There’s a certain beauty in the inevitability of the 5 Platonic solids – we can say with certainty that they are all of the possible regular tilings of the sphere, and that they are the only possibilities.


There are also many neat and beautiful relationships between them (such as the dualities, the space filling packing of cubes, or of tetrahedra and octahedra).
So far, so tidy, but let’s take a look at the tetrahedron. Take 2 and join them face to face…take another and join it so they all share an edge…then another…and another…you are back to the beginning – full circle…almost!


If it wasn’t for this funny little gap then you could fit 20 of them together to make an icosahedron – linking the solid with fewest faces with the one with the most faces, making a complete loop. It would also lead to lots of other nice relationships – octahedra would fit together with icosahedra to fill space, and dodecahedra would fill space on their own.

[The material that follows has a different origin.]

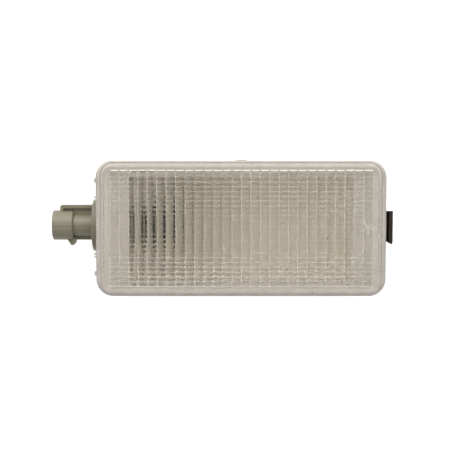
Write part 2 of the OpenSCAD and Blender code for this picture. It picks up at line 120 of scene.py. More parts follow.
class Finish:
    # the nodes of one material, or of the world
    def __init__(self, name, world=None):
        self.owner = world or bpy.data.materials.new(name)
        self.owner.use_nodes = True
        self.tree = self.owner.node_tree
        self.tree.nodes.clear()
        kind = "OutputWorld" if world else "OutputMaterial"
        self.output = self.tree.nodes.new("ShaderNode" + kind)

    def node(self, kind, settings=None, inputs=None, out=0):
        node = self.tree.nodes.new("ShaderNode" + kind)
        for key, value in (settings or {}).items():
            setattr(node, key, value)
        for key, value in (inputs or {}).items():
            if isinstance(value, Wire):
                self.tree.links.new(value.socket, node.inputs[key])
            else:
                node.inputs[key].default_value = value
        return Wire(self.tree, node.outputs[out])

    def place(self, kind="Object"):
        return self.node("TexCoord", out=kind)

    def path(self, kind):
        return self.node("LightPath", out=kind)

    def axes(self, names="XYZ", kind="Object"):
        where = self.place(kind)
        return [self.node("SeparateXYZ", {}, {0: where}, out=name) for name in names]

    def noise(self, scale, detail, stretch=(1, 1, 1)):
        where = self.node("Mapping", {}, {"Vector": self.place(), "Scale": stretch})
        return self.node("TexNoise", {}, {"Vector": where, "Scale": scale, "Detail": detail})

    def step(self, value, low, high, outLow=0.0, outHigh=1.0):
        # runs smoothly from outLow to outHigh while the value runs from low to high
        inputs = {"Value": value, "From Min": low, "From Max": high, "To Min": outLow, "To Max": outHigh}
        return self.node("MapRange", {"interpolation_type": "SMOOTHSTEP"}, inputs)

    def fade(self, value, low, high):
        # 1 up to low, 0 from high on
        return self.step(value, low, high, 1.0, 0.0)

    def line(self, away, full, gone):
        # the same on both sides of a line
        return self.fade(abs(away), full, gone)

    def vary(self, cloud, span, middle, spread):
        # the middle value, with up to that share of it less or more
        return self.step(cloud, *span, middle * (1 - spread), middle * (1 + spread))

    def tint(self, factor, first, second):
        # in a Mix node for colours, socket 0 is the factor, 6 and 7 are the colours and 2 is the result
        return self.node("Mix", {"data_type": "RGBA"}, {0: factor, 6: first, 7: second}, out=2)

    def bump(self, height, strength, distance):
        return self.node("Bump", {}, {"Height": height, "Strength": strength, "Distance": distance})

    def blend(self, factor, first, second):
        return self.node("MixShader", {}, {0: factor, 1: first, 2: second})

    def inside(self, x, y, halfLength, halfWidth, radius):
        # distance inside a rectangle with round corners
        overX = abs(x) - (halfLength - radius)
        overY = abs(y) - (halfWidth - radius)
        corner = (overX.most(0.0) ** 2 + overY.most(0.0) ** 2) ** 0.5
        return radius - corner - overX.most(overY).least(0.0)

    def done(self, surface):
        self.tree.links.new(surface.socket, self.output.inputs["Surface"])
        return self.owner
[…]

But the reality is they simply do not fit. With physical models you can squeeze them together so it looks like they do*, and Aristotle seems to have believed that they did. It’s an easy mistake to make if you dont have a computer because the difference is so tiny – If the dihedral angle of the tetrahedron was only about 1.4712 degrees (or 0.004 of a circle) bigger then it would fit. Of course in the world of mathematics an almost doesn’t count for much, but it seems odd to me. It looks a bit like a mistake – What is this almost doing in the Platonic world of perfection and exactitude?


*Actually this is what drew my attention to this idea in the first place – In my first year of architecture I was playing around with paper octahedra, joining them in this way, it worked fine for a while but when the packing got beyond a certain size it kept pulling apart. At the time I put it down to the thickness of the paper. It wasnt until I modeled it on the computer that the real reason became clear.